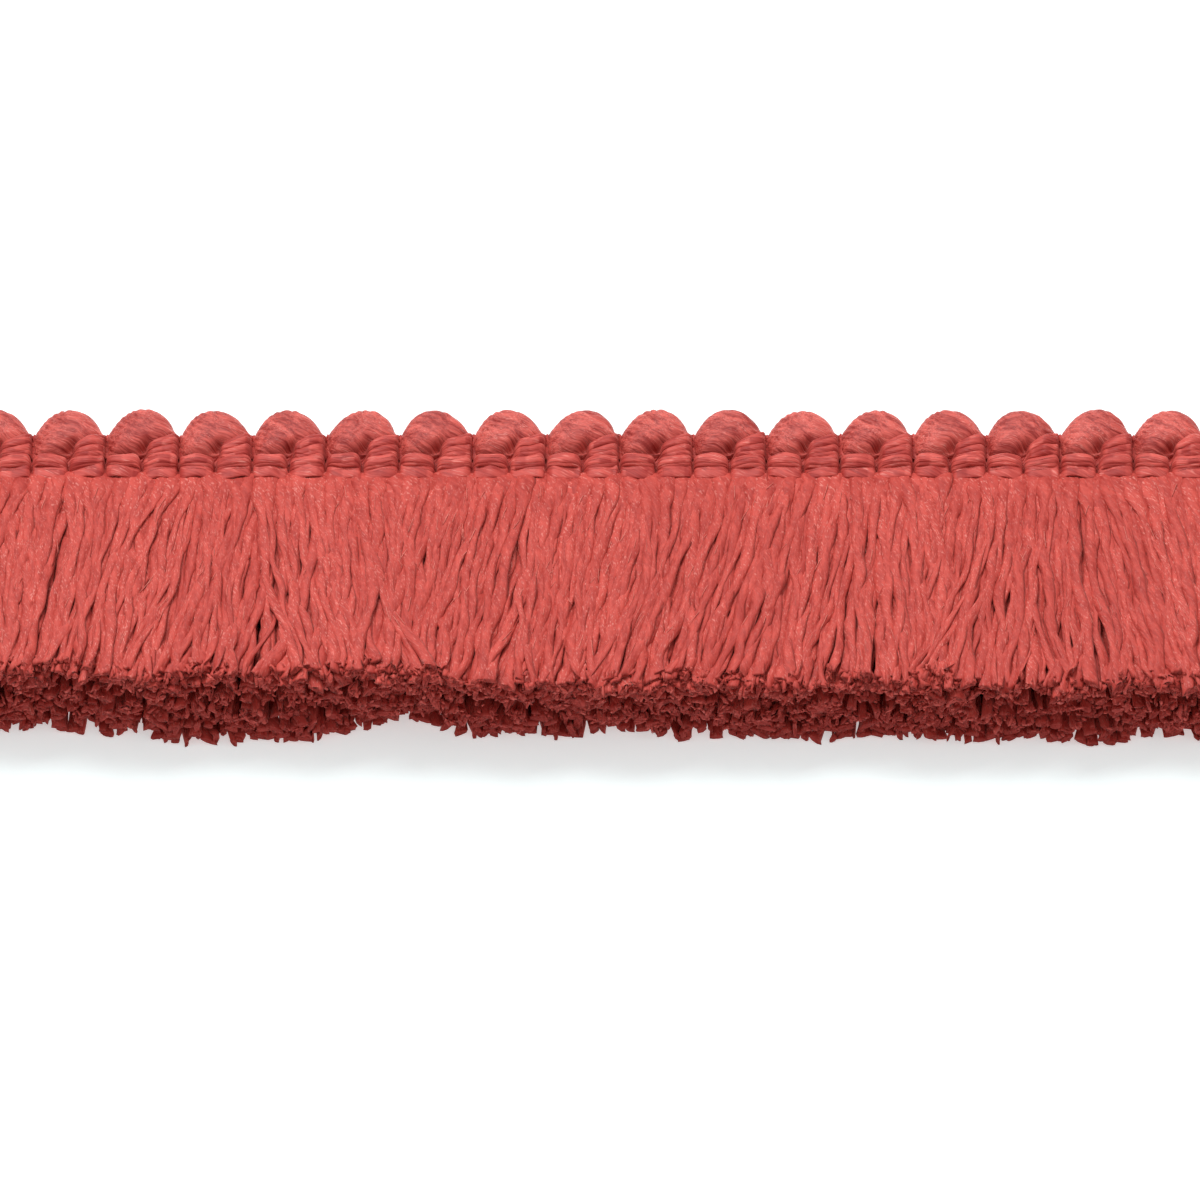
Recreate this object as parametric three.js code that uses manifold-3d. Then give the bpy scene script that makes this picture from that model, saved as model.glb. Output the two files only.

...

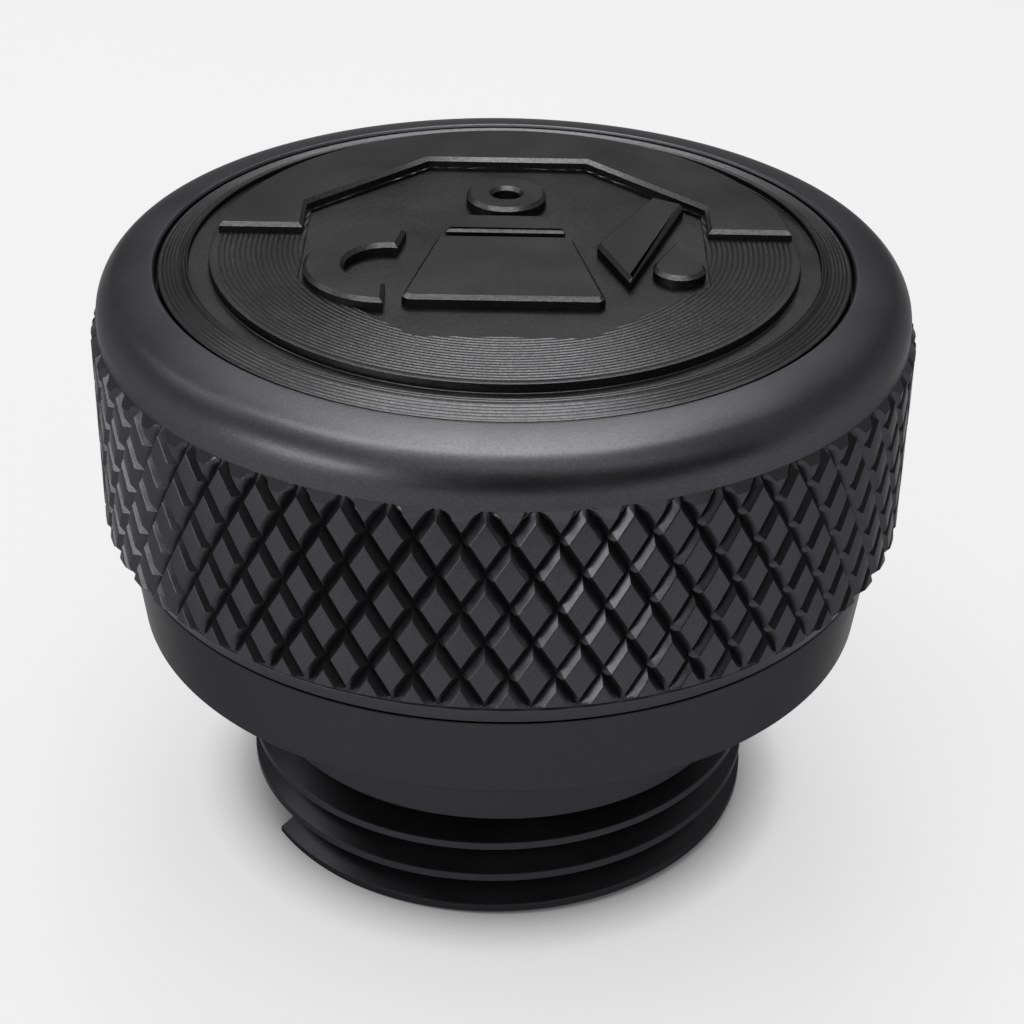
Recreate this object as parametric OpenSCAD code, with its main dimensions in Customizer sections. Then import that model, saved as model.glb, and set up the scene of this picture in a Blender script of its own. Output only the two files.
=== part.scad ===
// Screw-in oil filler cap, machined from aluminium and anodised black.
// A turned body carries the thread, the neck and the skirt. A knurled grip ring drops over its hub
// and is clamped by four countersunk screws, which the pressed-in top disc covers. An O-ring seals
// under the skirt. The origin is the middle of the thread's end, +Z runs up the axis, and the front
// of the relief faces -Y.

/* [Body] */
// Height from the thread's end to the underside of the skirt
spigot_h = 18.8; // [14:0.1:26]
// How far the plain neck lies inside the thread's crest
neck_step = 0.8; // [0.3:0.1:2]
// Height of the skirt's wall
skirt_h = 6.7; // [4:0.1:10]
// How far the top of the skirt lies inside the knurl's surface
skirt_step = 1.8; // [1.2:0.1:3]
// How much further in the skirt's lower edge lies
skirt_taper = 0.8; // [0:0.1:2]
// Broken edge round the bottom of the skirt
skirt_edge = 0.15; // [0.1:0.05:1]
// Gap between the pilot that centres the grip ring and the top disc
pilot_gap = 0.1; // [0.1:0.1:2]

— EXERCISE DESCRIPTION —
Wherever the word "this" occurs in a line of the listing, copy that line.

— REPLY —
Recreate this object as parametric three.js code that uses manifold-3d. Then give the bpy scene script that makes this picture from that model, saved as model.glb. Output the two files only.
Recreate this object as parametric OpenSCAD code, with its main dimensions in Customizer sections. Then import that model, saved as model.glb, and set up the scene of this picture in a Blender script of its own. Output only the two files.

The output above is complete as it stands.